Even though cyborgs like Genos are often situated in hypermasculine narratives centering violence, such as in Terminator, he is rounded out as a character through cultivating relationships, in contrast to his first appearance as “the lone cyborg.” He is a dutiful disciple, ceding authority and adopting a more submissive role. He expresses emotion and admiration for Saitama that helps him avoid the feared “machine-like” personality.
Part of his appeal as a character lies in his developing nurturance as he enjoys more traditionally feminine activities like doing household chores, cooking hot pot, and living a domestic life with Saitama. His inclusion of “softer” characteristics could mitigate anxieties around cyborgs becoming more machine than man, although the intersection of gender politics and cyborgification remains more complex.
Nevertheless, the incorporation of slice-of-life ideals as character growth is a touch of growing consciousness for healthy dreams and healing from trauma. It is slow, quiet, and all the more precious for it.
Perspective and Inclusion
As Genos gets closer to his goals and realizing his values, there is a subtlety to his characterization that makes him particularly compelling. He learns what it means to value strength and heroism beyond mere destructive power, as he sees Saitama’s strong ideals and struggles with depression.
Genos protects Saitama even though he is already “invincible,” showing how he understands the limitations and complexities of having incredible power as he stands up for him against public criticism. In the same reality as Genos’ hunt for power and revenge, there also exists Saitama’s relatable story of searching for fulfillment and dealing with anxiety about the future.
The tension of Genos’ life-and-death seriousness is dispelled by the equivalent weight given to Saitama’s problems. Saitama’s struggle with emptiness and disappointment in society illustrates how structural some barriers can be. While we root for Genos because victory is uncertain for him, the scope of the story is wide enough that even if he has a change in mindset that unlocks the power he’s been looking for, that strength is still not the final answer, and disability is never really “overcome.”
Because the media often associates cyborgs and disability with trauma and failure, fiction needs to do more labor to empower these images.
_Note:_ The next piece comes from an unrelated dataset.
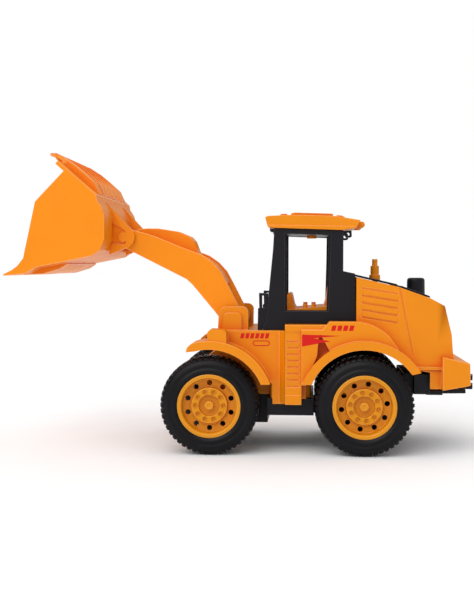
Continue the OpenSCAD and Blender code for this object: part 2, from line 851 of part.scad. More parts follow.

The “revenge coupled with a modified or disabled body” is a common formula for a villain, as seen just last year in Detective Pikachu; however, while Genos’ storyline has yet to unfold, there are already hints that Genos has hopes for his future beyond that confrontation.
He has added the goals of getting into the top 10 of S-class as a short-term goal and achieving strength like Saitama as a more long-term aspiration. As a “machine” and a living weapon, Genos’ development avoids problematically “overcoming” the limitations of his body, but instead focuses on him trying to live a more satisfying life. His developing relationships with others also help subvert the trope that people with disabilities are isolated and unable to integrate into a “normal life.”
As Genos potentially develops the capacity to open himself to a future of possibilities beyond his revenge mission and chase after power, One Punch Man pushes the figure of the cyborg (with agency to value the mundane, the peaceful, who enjoys community, who has a special set of arms for household tasks) to hold further potential meanings or representation for people whose bodies are increasingly integrated with technology in daily life.
While the conclusion is unclear, his character embodies various factors and dimensions of meaning that can help us navigate what makes a compelling story while considering how disability shows up in the media. Narratives of disability make up some of the most popular storytelling, stirring up powerful emotions of fear and awe, but further exploring images of anomalous bodies can yield cultural imaginations grounded in understanding and lived experiences.